I feel the Church (The Body of Christ) is undergoing it’s passion and death towards it’s giving witness to the living presence of Jesus alive in the world as it has been doing these past 2000 years.
At this very moment, entire nations are converting to Christ and entering the Church. When one says, “Things are getting worse”, one means, “Things are getting worse in my small part of the Church”. It is glorious to see God moving with so much power and bringing millions into His grace year after year.
Like the others, thank you so much for the article. In a world where it is easy to fall into the trap of worry, worry, worry about the disheartening daily news around us, your article was most comforting.
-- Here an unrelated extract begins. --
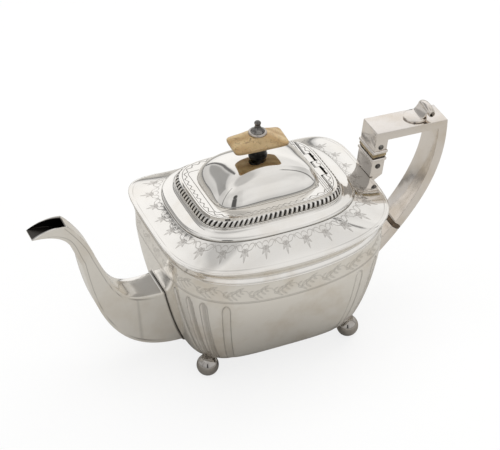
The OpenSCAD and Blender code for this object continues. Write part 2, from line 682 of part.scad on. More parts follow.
// ---- lower socket ----
lower_gap = 0.022;
insulator_t0 = joint_t + 0.002;
insulator_t1 = joint_t + lower_gap;
socket_t0 = insulator_t1 + 0.002;
lug_top = lug_z + 13.5;
lug_low = lug_z - 2.5;
lower_pin = [lug_x - 1.5, lug_z + 7.1];
module lower_insulator() {
    color(ivory)
        across([inside(insulator_t0, -0.1), inside(insulator_t1, -0.1), inside(insulator_t1, handle_t + 0.1),
            inside(insulator_t0, handle_t + 0.1)], handle_w + 0.2);
}
module lower_socket() {
    outer = [for (i = [0:6]) inside(mix(socket_t0, 1, i / 6), 0)];
    wall = [for (i = [0:6]) let(z = mix(lug_low, lug_top, i / 6)) [end_x(z) + wall_seam, z]];
    color(silver)
        difference() {
            across(concat(outer, wall, [inside(0.94, handle_t + 1), inside(socket_t0, handle_t)]), handle_w);
            cross_pin(lower_pin[0], lower_pin[1], 0.9, handle_w + 2);
        }
}
module lower_pin() {
    color(dark) cross_pin(lower_pin[0], lower_pin[1], 0.9, handle_w + 0.6);
}

module placed() {
    translate([shift, 0, 0]) children();
}

placed() body_shell();
placed() base_plate();
placed() shoulder();
placed() rim_moulding();
placed() belt_bead();
placed() collar();
placed() gadroon_border();
placed() hinge_leaf();
placed() hinge_pin();
placed() lid_plate();
placed() lid_bezel();
placed() lid_dome();
placed() finial_pedestal();
placed() finial_plaque();
placed() finial_disc();
placed() finial_bud();
placed() finial_stud();
placed() finial_nut();
placed() spout();
placed() foot_spout_front();
placed() foot_spout_back();
placed() foot_handle_front();
placed() foot_handle_back();
placed() upper_socket();
placed() upper_insulator();
placed() handle_frame();
placed() post_moulding();
placed() thumbpiece();
placed() post_pin();
placed() socket_pin();
placed() lower_socket();
placed() lower_insulator();
placed() lower_pin();
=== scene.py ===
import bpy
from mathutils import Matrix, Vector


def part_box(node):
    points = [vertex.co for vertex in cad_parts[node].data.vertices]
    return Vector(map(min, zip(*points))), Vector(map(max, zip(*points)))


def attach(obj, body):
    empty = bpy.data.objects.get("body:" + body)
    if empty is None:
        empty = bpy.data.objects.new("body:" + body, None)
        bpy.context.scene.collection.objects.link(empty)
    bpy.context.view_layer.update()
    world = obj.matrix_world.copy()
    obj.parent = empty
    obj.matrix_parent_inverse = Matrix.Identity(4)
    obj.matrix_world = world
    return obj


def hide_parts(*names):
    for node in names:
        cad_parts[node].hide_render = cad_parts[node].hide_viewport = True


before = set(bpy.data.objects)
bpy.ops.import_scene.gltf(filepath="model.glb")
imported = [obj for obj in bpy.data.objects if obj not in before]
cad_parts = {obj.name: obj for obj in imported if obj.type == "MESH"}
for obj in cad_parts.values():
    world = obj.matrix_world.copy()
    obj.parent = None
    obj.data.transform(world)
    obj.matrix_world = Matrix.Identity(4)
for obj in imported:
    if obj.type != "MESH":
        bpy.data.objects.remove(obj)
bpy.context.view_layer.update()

import math

import bpy
import numpy as np
from mathutils import Matrix, Vector

# ---- camera ----
# A long lens looks down on the pot from the front left. It stands 1.3 m away, so that the far end of the pot
# looks hardly smaller than the near one.
AZIMUTH, ELEVATION, ROLL = (math.radians(angle) for angle in (-23.22, 36.21, -0.29))
back = Vector((math.sin(AZIMUTH) * math.cos(ELEVATION), -math.cos(AZIMUTH) * math.cos(ELEVATION),
               math.sin(ELEVATION)))
level = Vector((math.cos(AZIMUTH), math.sin(AZIMUTH), 0))
right = math.cos(ROLL) * level + math.sin(ROLL) * back.cross(level)


def put(name, data):
    """A new object in the scene."""
    obj = bpy.data.objects.new(name, data)
    bpy.context.scene.collection.objects.link(obj)
    return obj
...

“What would Jesus Do?” As God, He is doing everything all at once, eternally. Therefore, As God, He is eternally honoring Joseph as the Head of the Family, He is eternally offering His suffering and death for all sinners and He is asking us to resolutely unite our prayers with His single, infinite, eternally always in the present tense prayer of His Name, “Jesus” and thereby receive the Holy Spirit (CCC 2741).
Yet how are those who do sometimes worry about lesser concerns (and who doesn’t) supposed to find and turn off the “worry switch” on concerns of this magnitude? Even with prayer, it isn’t that simple.
I agree with you, James Mitchell: turning off the “worry switch” is not a simple thing. I lose sleep many nights because I can’t do so. Mr Pearce says there is nothing to worry about, which I (and you too, I think, since you’re commenting here) believe is the ultimate truth; but in the meantime, what I do when I can’t sleep – thinking about my sorry attempts to be a good disciple – is to repeat in my bed the Penitential Act, the Gloria, the Profession of Faith and Our Father…I rarely get to the end without falling asleep. Sometimes it takes me a couple of hours, because I keep dozing off part way through, only for my worries to wake me up again. But I do manage to eventually, and then I’m able to drag myself out of bed the next morning with hope in my heart.
Thanks for sharing your honest experience. Mine is somewhat similar.
I am 75 and father to 3 adopted special needs children ages 17, 15 & 10 who my wife and I have raised from infancy.
I have lived a happy and meaningful life, I am not afraid to die, however I do have concerns about the future for my children when I consider the values our present culture places on productivity for meaning.
Even though my faith assures me “all things work together for good,” I still worry as I believe we cannot live in the present culture and remain indifferent to it.
I think that is how Jesus thinks and that we just live one day at a time and suffer through our concerns offering our sufferings to Him through The Immaculate Heart of Our Mother Mary.
@Joseph Pearce: Beautiful! Thank you and God bless!
Instead of ‘what would Jesus do?’ I like to focus on what he will do: That’s found in the Our Father prayer. We’re to pray for his kingdom to come on earth, as it is in heaven. That gives me the real hope of seeing paradisaical conditions restored. He did mean us to take the prayer seriously, didn’t he?
Bravo!
Let me first say, that I found this column deeply uplifting, and thank you, Mr. Pearce, for such an affirming message. I’m a young woman and I’m trying to grow in my faith, while balancing worldly concerns. And yet, this worldly dissociation, in opposition with being flesh and blood, is a perennial tension and subject that I have yet to reconcile. I think it is an essential challenge of being Christian: to be in the world, but not of the world. But it is particularly difficult for young people who are being displaced in the West.
Older people who have their lives, accomplishments and child rearing behind them, perhaps take more easily to focusing on eternity, than do young people, who are full of passion, and dreams for their lives. If I may be so bold, I must worry. Those who came before me did not worry enough, and now me and mine have inherited a predicament wherein we will be disinherited and dispossessed. Most of the men urging inaction will die before the First World becomes the Third, and brutality sets in (and it already has in earnest, in many invaded nations, such as Sweden). I understand in finality, the battle is spiritual. But are we not obligated to attempt to prevent suffering among our kin, though in suffering there is fruit for the believer?
We shouldn’t fret the wicked, but does that mean we should not act to thwart his designs? Isn’t there a distinction?
Mr. Blackwell, very well put sir. I have three grandchildren and I worry for them. They are inheriting the world that our generation created and have allowed to deteriorate. We will die soon and be with our Lord. They must do the suffering that we have created. The points in this article are well reasoned and well put, but like another commenter, I stay awake at night thinking about what is coming for my beloved family and praying with much sorrow for forgiveness for my part in it.